Mike Maggio in 2016 (Credit: Brian Chilson)

During testimony, Maggio sought to explain why he had had so much trouble in the past admitting he had taken a bribe. Maggio said he had originally thought of a bribe as something involving a bag full of money and a handshake in exchange for a favor. There was no black bag in this case, Maggio said.

“How credible is Mike Maggio [as] a witness?” Hendrix asked jurors. “When you hear Mike Maggio, it makes you pause … and question him. It should.”

Maggio is “one of the least credible witnesses I can even imagine,” Hendrix said.
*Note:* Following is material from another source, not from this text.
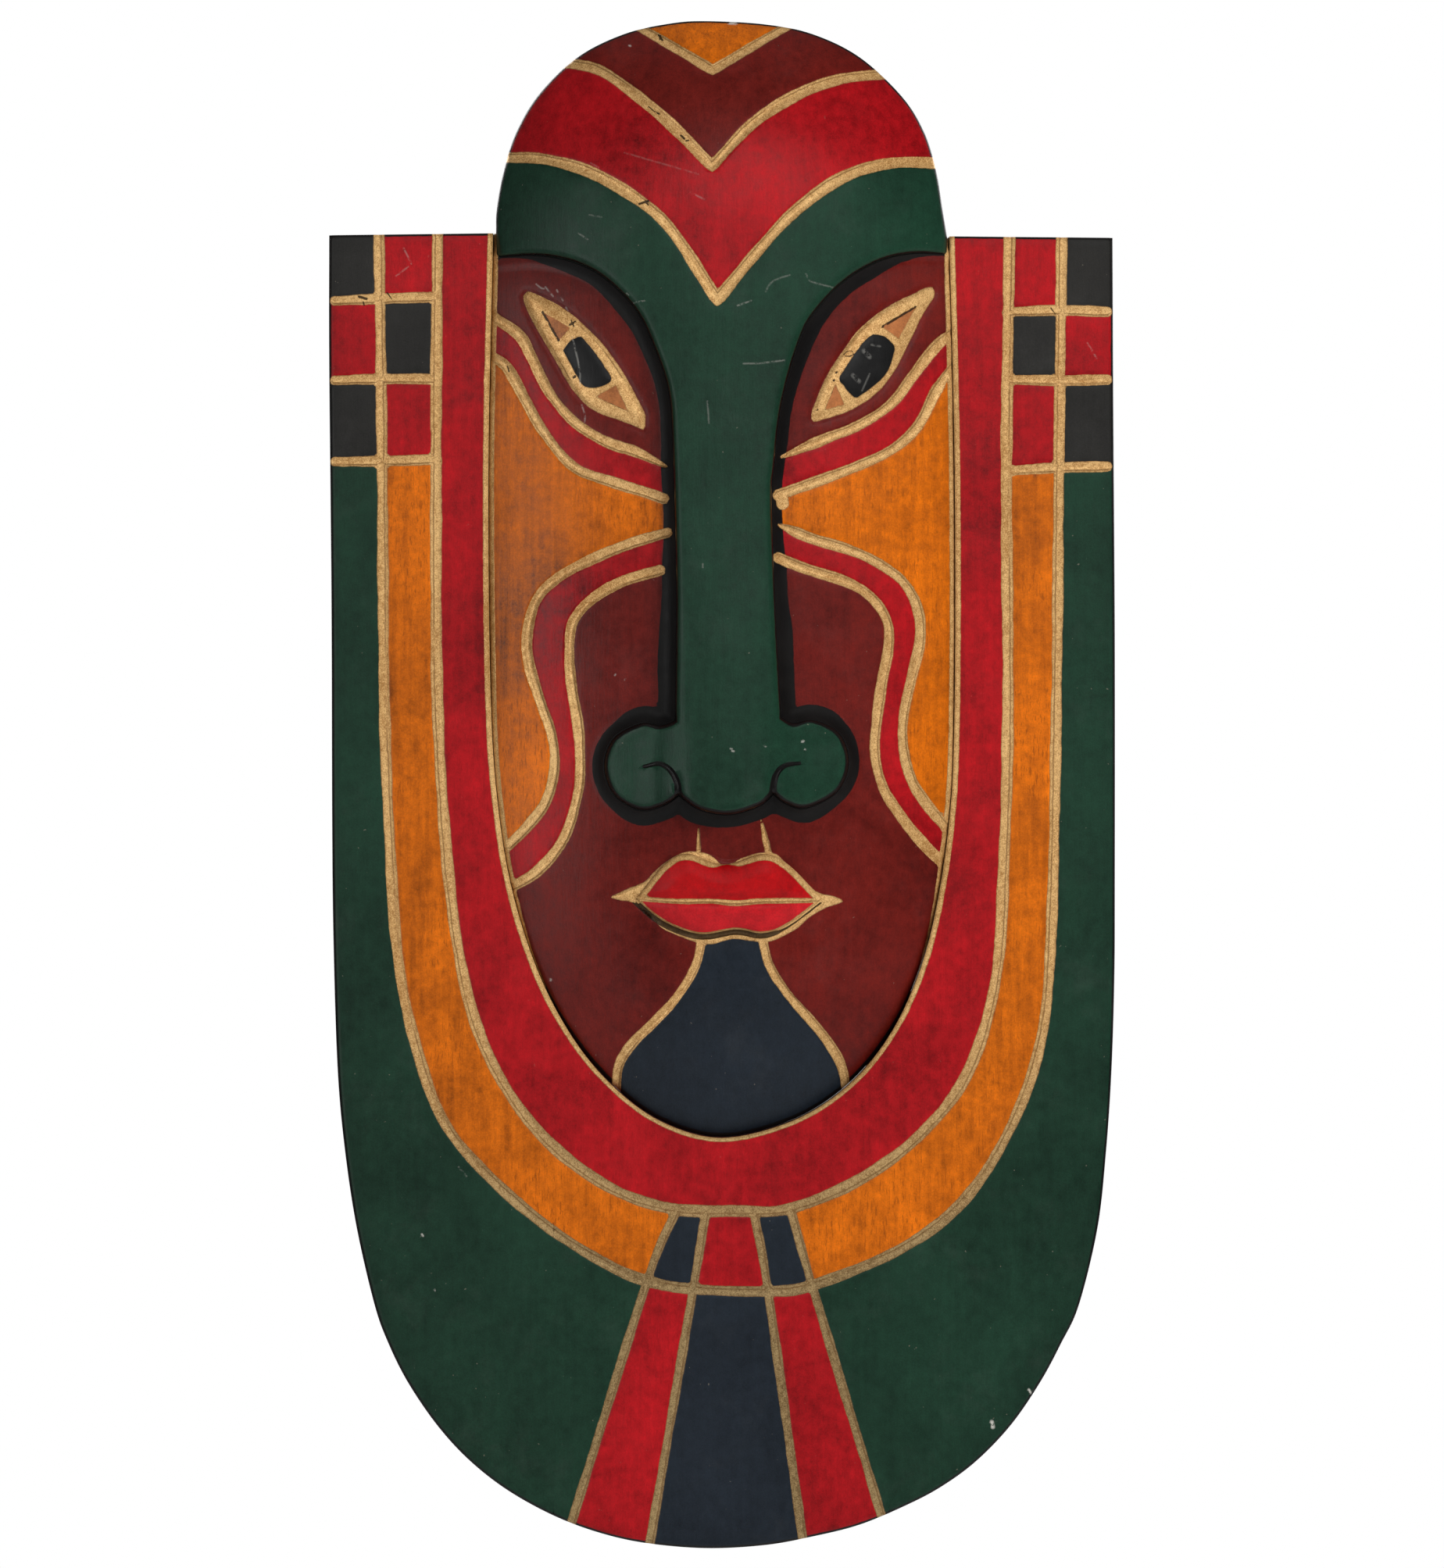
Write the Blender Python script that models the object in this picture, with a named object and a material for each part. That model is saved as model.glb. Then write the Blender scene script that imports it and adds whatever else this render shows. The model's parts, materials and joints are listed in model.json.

He noted that former U.S. Attorney Cody Hiland, who was once a prosecutor in Faulkner County, testified that Maggio had an untruthful reputation in the community.

“This is a simple case,” said Hendrix, who has previously argued for a bench trial due in part to the case’s legal complexities. “Don’t get distracted by PACs and campaign contributions.”

Peters later countered that Maggio was not the case’s centerpiece and that there was plenty of “corroborating evidence.” She said Maggio’s reputation was much better in 2013, when she said Hiland had indicated he was “proud to be your [Maggio’s] friend.”

She noted that Maggio had been an attorney and a judge for several years. “The idea that he would walk into a courtroom and plead to something he didn’t do” doesn’t make sense, Peters said.

Peters questioned why Baker had ever communicated with Maggio out of court about the Bull lawsuit in 2013, considering Maggio was presiding over the case. “He talked to him because he needed him to make the right decision," Peters said — meaning the one Baker thought would make Morton happy. Prosecutors have argued Baker was concerned he was losing favor with Morton at the time and was eager to prove his worth.

Peters also noted that Baker solicited the money from Morton well before the 2014 election in which Maggio was running for the Court of Appeals. Judicial candidates can legally solicit or accept donations only within a certain window of time before the election. Baker had to get Morton’s campaign money early, Peters said, because Baker “had to hide” the money, because “the money was a bribe.”